Find the word "JSON" in the data. Return every line where it appears.

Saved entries
※

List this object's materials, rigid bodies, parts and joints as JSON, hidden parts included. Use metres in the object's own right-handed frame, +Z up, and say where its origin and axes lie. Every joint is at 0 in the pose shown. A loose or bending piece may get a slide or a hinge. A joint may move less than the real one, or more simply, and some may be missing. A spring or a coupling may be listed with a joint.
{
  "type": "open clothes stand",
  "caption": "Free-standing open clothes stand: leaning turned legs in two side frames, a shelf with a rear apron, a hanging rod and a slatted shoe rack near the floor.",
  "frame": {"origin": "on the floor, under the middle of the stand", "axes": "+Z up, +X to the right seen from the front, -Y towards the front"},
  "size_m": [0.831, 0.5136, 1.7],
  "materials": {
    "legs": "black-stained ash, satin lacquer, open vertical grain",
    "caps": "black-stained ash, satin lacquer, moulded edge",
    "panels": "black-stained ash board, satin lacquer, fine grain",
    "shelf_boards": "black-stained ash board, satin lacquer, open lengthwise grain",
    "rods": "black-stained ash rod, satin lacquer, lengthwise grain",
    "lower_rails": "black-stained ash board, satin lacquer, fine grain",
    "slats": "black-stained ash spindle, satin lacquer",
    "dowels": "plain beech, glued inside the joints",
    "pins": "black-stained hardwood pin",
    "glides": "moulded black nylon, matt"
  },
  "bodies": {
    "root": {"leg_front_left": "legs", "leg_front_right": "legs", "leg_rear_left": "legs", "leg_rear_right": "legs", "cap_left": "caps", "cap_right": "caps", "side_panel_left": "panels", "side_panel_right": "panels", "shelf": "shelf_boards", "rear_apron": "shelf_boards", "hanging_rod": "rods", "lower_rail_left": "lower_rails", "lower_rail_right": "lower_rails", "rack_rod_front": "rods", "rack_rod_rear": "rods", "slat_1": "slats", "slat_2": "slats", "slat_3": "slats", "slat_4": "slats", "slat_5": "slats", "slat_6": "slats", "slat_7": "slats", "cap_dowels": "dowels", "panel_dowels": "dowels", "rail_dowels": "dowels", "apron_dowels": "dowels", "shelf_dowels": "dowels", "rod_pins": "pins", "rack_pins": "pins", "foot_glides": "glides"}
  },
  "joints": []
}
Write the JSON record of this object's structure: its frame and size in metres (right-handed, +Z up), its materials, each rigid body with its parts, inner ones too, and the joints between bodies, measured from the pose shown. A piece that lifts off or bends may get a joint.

※

> _Exercise solution_:
List this object's materials, rigid bodies, parts and joints as JSON, hidden parts included. Use metres in the object's own right-handed frame, +Z up, and say where its origin and axes lie. Every joint is at 0 in the pose shown. A loose or bending piece may get a slide or a hinge. A joint may move less than the real one, or more simply, and some may be missing. A spring or a coupling may be listed with a joint.
Write the JSON record of this object's structure: its frame and size in metres (right-handed, +Z up), its materials, each rigid body with its parts, inner ones too, and the joints between bodies, measured from the pose shown. A piece that lifts off or bends may get a joint.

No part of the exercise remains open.